The monitor showing Han Bao Steel’s chart becomes the silent protagonist of this drama. Its green lines surge upward in early frames—hope, momentum, the intoxicating illusion of control. Then, subtly, the red candles begin to appear. Not all at once. Just one. Then two. A hesitation. A reversal. The volume bars spike, then flatten. The moving averages cross like swords in a duel. And yet, no one reacts immediately. They wait. They watch. They let the graph breathe its last gasps before the room exhales in unison. That’s the genius of The Gambler Redemption: it understands that financial collapse isn’t loud. It’s quiet. It’s the click of a keyboard key held too long, the pause before a sentence finishes, the way a man’s smile freezes mid-expression when he realizes the numbers don’t lie—but he’s been lying to himself for months. The young woman at the terminal—long black hair, white blouse, fingers flying over the keys—she’s the only one who never looks up. She types, she confirms, she logs. She is the system made flesh, indifferent to the human wreckage unfolding around her. When she finally lifts her head, her expression isn’t pity. It’s resignation. She’s seen this before. She’ll see it again. And tomorrow, she’ll log in and do it all over.

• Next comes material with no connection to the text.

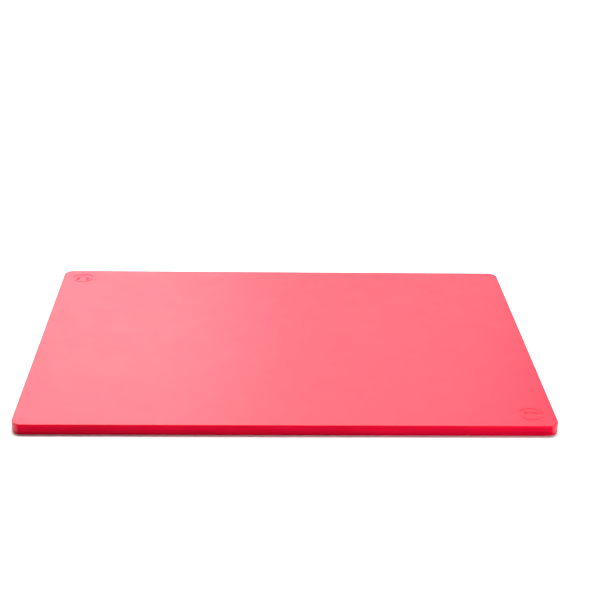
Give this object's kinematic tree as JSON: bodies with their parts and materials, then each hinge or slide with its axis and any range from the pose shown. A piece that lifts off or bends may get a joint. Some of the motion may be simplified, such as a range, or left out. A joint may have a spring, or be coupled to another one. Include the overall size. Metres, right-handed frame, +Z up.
{
  "type": "cutting board",
  "caption": "Flat rectangular catering cutting board in solid red polyethylene, with rounded corners, softened rims and a round sunk mark in opposite corners of each face.",
  "frame": {"origin": "middle of the underside, on the surface the board rests on", "axes": "+X along the long side, +Y from the front edge to the back edge, +Z up through the thickness"},
  "size_m": [0.6, 0.45, 0.0127],
  "materials": {
    "red_polyethylene": "satin"
  },
  "bodies": {
    "root": {"cutting_board": "red_polyethylene"}
  },
  "joints": []
}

Li Wei crosses his arms again in the final sequence—not defensively, but deliberately. As if sealing a deal with himself. He watches Zhang Hao’s final, desperate flourish—the rolled-up paper waved like a flag of surrender—and doesn’t blink. Because Li Wei knows something Zhang Hao refuses to admit: the game was never about winning. It was about surviving long enough to rewrite the rules after the crash. The Gambler Redemption isn’t about redemption in the moral sense. It’s about *repositioning*. About stepping out of the rubble with your shoes still clean and your story still intact. And as the camera pulls back, revealing the full hall—rows of spectators, some bored, some terrified, some already drafting their exit emails—you realize this isn’t a meeting. It’s a funeral. And the mourners are still wearing their best suits.